## Exercise description
Among the records that follow, set down only the lines from the one containing "Recreate this object" to the one containing "its base curve.", both included, exactly.

## Exercise input
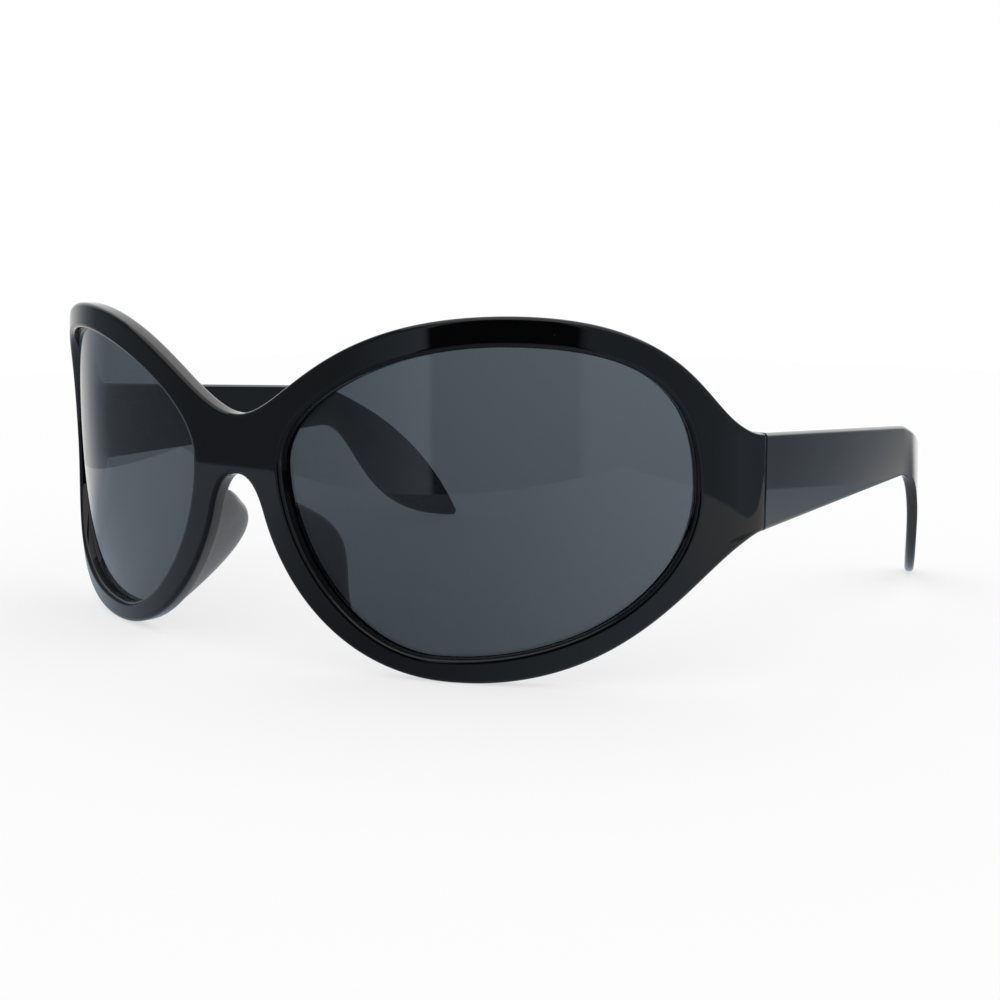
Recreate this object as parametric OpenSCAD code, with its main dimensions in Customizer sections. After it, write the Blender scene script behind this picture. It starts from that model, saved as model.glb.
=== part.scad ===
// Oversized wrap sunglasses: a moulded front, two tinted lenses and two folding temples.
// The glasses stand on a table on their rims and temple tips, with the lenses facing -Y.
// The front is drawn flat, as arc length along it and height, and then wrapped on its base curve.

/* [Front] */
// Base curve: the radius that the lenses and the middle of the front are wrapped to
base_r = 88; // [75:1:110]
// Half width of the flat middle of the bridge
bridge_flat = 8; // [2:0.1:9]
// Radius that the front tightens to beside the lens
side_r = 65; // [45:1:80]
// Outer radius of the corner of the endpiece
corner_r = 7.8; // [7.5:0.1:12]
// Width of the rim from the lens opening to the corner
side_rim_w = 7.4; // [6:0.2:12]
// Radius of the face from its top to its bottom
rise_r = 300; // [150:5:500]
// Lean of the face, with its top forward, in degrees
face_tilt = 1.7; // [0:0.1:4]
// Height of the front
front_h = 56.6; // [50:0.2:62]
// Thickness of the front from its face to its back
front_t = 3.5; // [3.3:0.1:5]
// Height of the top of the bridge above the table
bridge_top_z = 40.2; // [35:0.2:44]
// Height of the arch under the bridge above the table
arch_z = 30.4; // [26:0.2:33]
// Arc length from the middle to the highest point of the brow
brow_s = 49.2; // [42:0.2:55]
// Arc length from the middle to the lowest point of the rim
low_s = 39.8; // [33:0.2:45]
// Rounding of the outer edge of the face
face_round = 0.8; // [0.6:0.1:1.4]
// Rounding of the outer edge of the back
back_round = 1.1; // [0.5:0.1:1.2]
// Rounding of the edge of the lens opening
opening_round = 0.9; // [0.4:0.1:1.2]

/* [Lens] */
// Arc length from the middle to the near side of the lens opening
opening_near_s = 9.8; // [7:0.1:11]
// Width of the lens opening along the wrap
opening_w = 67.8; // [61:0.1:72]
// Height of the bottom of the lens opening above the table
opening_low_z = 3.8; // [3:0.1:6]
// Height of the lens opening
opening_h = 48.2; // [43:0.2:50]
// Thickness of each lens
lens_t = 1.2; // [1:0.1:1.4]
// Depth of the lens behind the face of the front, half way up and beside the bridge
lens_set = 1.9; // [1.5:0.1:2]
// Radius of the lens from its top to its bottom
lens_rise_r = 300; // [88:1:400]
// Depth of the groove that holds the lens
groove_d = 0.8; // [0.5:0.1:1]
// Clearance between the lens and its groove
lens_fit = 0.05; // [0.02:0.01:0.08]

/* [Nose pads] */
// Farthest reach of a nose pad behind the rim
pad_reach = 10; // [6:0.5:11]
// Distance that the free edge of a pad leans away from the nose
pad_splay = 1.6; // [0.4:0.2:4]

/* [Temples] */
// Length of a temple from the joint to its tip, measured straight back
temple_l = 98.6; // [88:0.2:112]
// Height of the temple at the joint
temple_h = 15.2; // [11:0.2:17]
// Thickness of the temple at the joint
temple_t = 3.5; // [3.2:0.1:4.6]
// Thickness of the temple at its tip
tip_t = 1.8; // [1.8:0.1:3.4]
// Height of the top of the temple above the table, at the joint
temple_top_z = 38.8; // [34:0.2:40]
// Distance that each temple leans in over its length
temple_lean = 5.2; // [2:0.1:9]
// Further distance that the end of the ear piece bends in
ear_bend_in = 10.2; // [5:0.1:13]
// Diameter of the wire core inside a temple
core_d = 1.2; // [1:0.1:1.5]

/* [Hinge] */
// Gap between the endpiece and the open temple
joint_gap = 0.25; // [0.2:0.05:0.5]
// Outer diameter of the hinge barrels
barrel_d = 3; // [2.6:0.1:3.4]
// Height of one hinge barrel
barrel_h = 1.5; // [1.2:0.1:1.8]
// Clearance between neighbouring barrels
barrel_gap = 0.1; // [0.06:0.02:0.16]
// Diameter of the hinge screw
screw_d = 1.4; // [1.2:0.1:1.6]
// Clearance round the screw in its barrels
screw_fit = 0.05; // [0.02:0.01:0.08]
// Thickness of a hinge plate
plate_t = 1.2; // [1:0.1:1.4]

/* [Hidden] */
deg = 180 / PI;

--

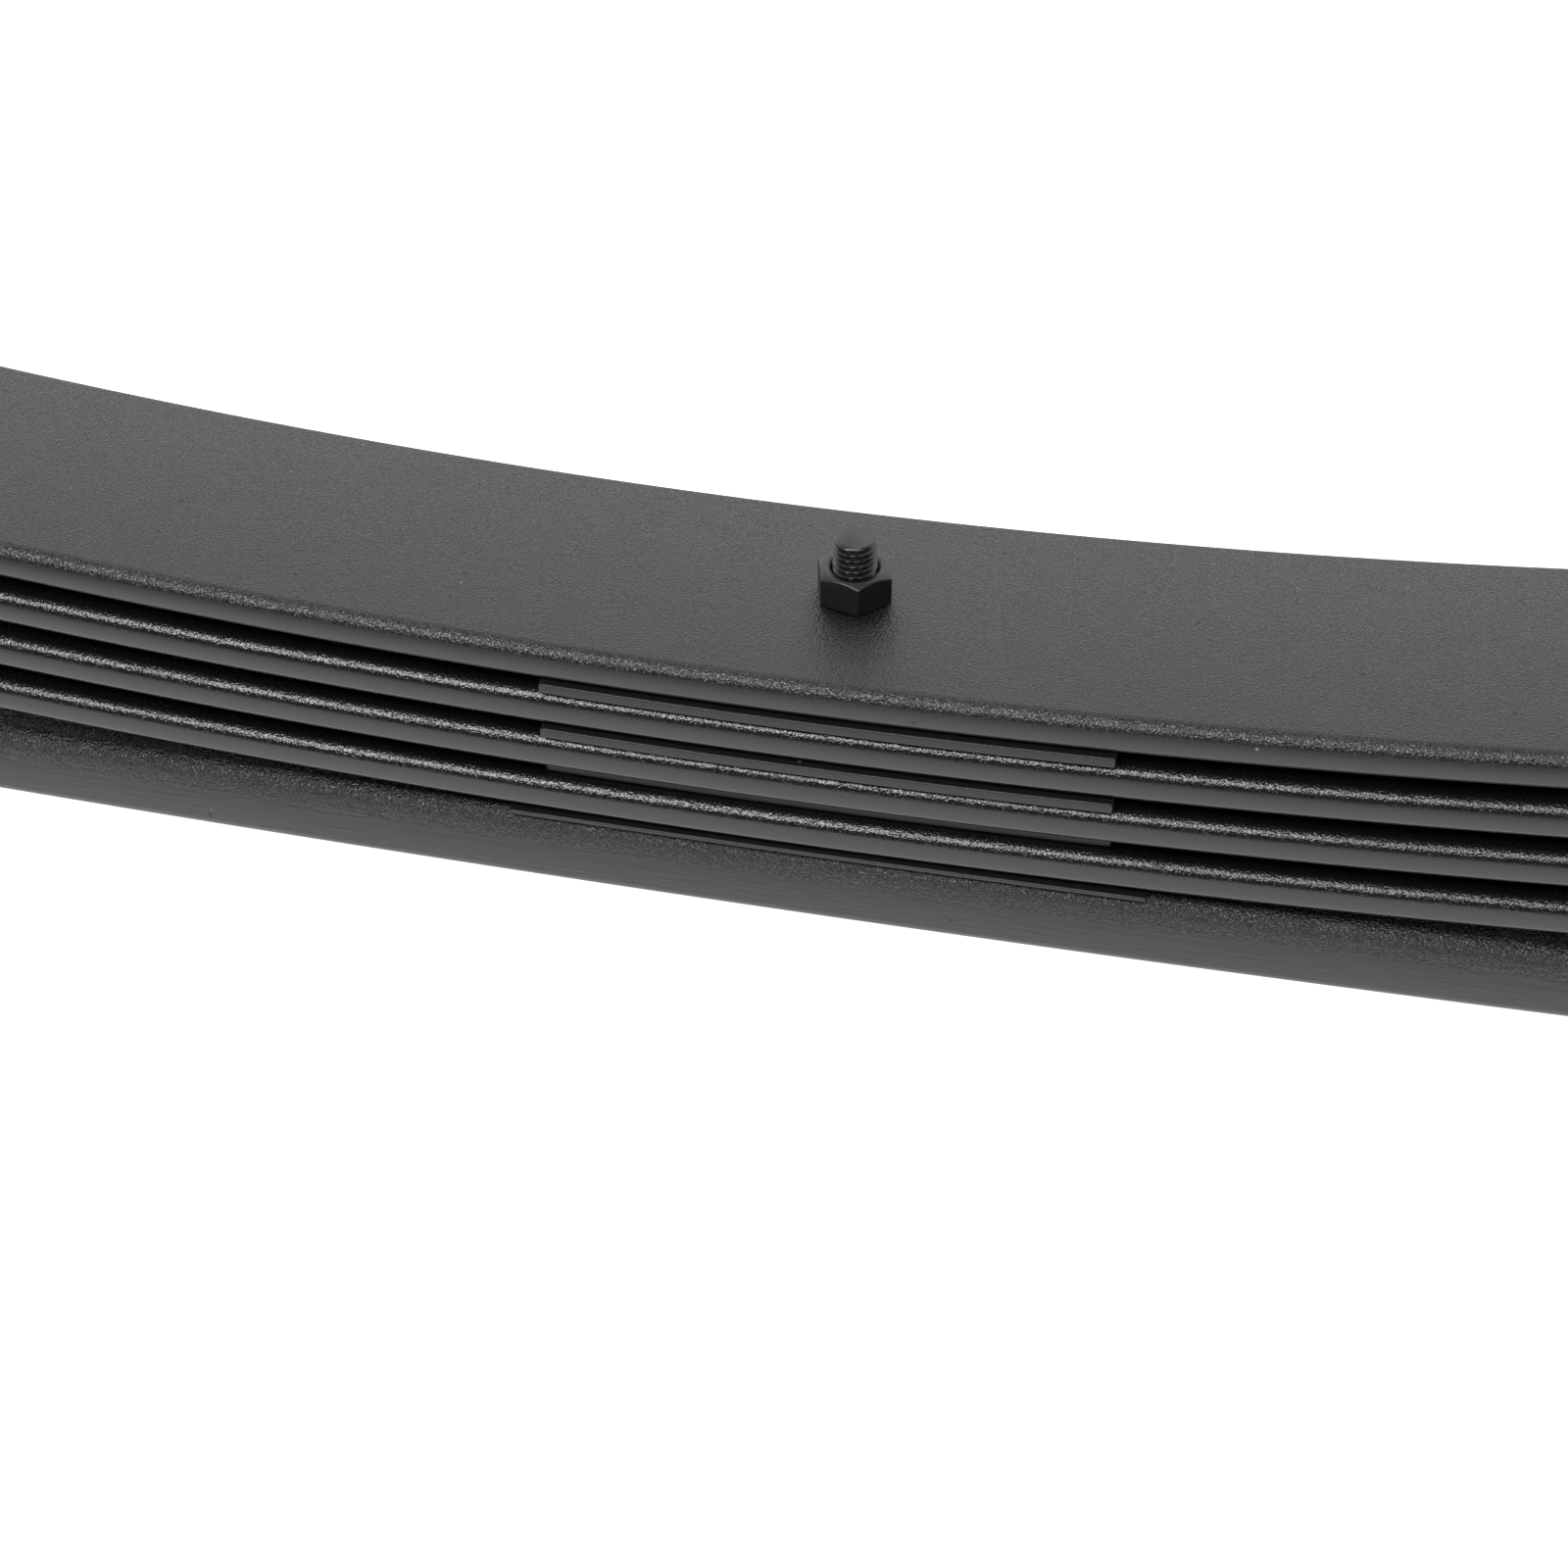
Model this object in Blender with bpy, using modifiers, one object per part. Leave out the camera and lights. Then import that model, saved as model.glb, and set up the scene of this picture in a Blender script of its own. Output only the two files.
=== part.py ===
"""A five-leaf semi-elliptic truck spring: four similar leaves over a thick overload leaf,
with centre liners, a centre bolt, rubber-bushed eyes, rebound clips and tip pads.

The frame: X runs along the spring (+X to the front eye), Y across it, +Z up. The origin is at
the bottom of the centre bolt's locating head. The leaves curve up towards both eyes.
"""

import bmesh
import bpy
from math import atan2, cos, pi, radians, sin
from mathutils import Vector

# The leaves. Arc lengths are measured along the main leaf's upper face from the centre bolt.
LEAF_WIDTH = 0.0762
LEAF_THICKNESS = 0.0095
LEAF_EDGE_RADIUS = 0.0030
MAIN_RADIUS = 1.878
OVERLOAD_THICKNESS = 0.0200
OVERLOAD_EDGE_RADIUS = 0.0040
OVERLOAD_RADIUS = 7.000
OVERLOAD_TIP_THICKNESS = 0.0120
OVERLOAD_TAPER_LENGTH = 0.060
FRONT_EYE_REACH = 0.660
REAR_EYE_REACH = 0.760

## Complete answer
Recreate this object as parametric OpenSCAD code, with its main dimensions in Customizer sections. After it, write the Blender scene script behind this picture. It starts from that model, saved as model.glb.
=== part.scad ===
// Oversized wrap sunglasses: a moulded front, two tinted lenses and two folding temples.
// The glasses stand on a table on their rims and temple tips, with the lenses facing -Y.
// The front is drawn flat, as arc length along it and height, and then wrapped on its base curve.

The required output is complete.